Your goal -> Locate all lines with the word "caption" and copy them out.

Given data ->
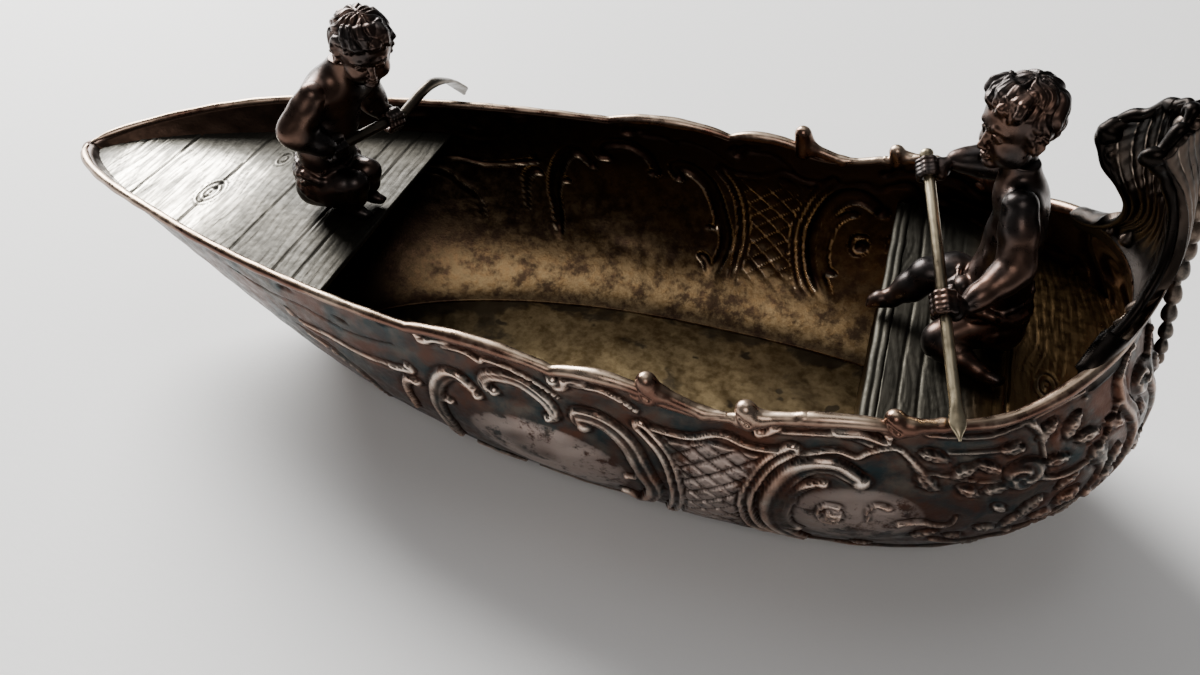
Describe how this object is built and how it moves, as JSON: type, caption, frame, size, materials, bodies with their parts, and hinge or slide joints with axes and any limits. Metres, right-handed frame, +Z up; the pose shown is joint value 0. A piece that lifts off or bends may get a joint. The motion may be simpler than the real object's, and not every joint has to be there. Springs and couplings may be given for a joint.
{
  "type": "silver sauce boat",
  "caption": "Boat-shaped silver sauce dish with embossed scrolls, two decks, a scrolled stern ornament and seated rowers holding oars.",
  "frame": {"origin": "middle of the flat bottom, on the table", "axes": "+Z up, +X towards the stern ornament, +Y starboard"},
  "size_m": [0.205, 0.0758, 0.0794],
  "materials": {
    "embossed_silver": "oxidised stamped silver, rubbed bright on the raised scrolls",
    "gilt_floor": "worn gilding over silver, blotched with dark tarnish",
    "rim_silver": "rubbed coppery silver wire",
    "deck_silver": "grey silver sheet chased with wood grain",
    "stern_silver": "dark oxidised cast silver",
    "figure_silver": "near black oxidised cast silver with warm highlights",
    "oar_silver": "silver wire rubbed bright",
    "fixing_brass": "plain brass"
  },
  "bodies": {
    "boat": {"hull_port": "embossed_silver", "hull_starboard": "embossed_silver", "base_plate": "gilt_floor", "rim_port": "rim_silver", "rim_starboard": "rim_silver", "foredeck": "deck_silver", "aft_deck": "deck_silver", "aft_nosing": "deck_silver", "aft_riser": "deck_silver", "stern_leaf": "stern_silver", "stern_scroll": "stern_silver", "stern_husks": "stern_silver", "bow_rower_body": "figure_silver", "bow_rower_head": "figure_silver", "bow_rower_left_arm": "figure_silver", "bow_rower_right_arm": "figure_silver", "bow_rower_left_fist": "figure_silver", "bow_rower_right_fist": "figure_silver", "stern_rower_body": "figure_silver", "stern_rower_head": "figure_silver", "stern_rower_left_arm": "figure_silver", "stern_rower_right_arm": "figure_silver", "stern_rower_left_fist": "figure_silver", "stern_rower_right_fist": "figure_silver", "bow_stud": "fixing_brass", "bow_washer": "fixing_brass", "bow_nut": "fixing_brass", "stern_stud": "fixing_brass", "stern_washer": "fixing_brass", "stern_nut": "fixing_brass"},
    "oar": {"bow_oar": "oar_silver"},
    "pole": {"stern_pole": "oar_silver"}
  },
  "joints": [
    {"name": "oar_turn", "type": "hinge", "parent": "boat", "child": "oar", "pos_m": [-0.0355, -0.011, 0.0489], "axis": [0.2749, 0.9579, -0.0833], "range_deg": [0, 60]},
    {"name": "pole_slide", "type": "slide", "parent": "boat", "child": "pole", "axis": [-0.2535, 0.8895, 0.3802], "range_m": [0, 0.012]}
  ]
}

Right answer ->
Describe how this object is built and how it moves, as JSON: type, caption, frame, size, materials, bodies with their parts, and hinge or slide joints with axes and any limits. Metres, right-handed frame, +Z up; the pose shown is joint value 0. A piece that lifts off or bends may get a joint. The motion may be simpler than the real object's, and not every joint has to be there. Springs and couplings may be given for a joint.
  "caption": "Boat-shaped silver sauce dish with embossed scrolls, two decks, a scrolled stern ornament and seated rowers holding oars.",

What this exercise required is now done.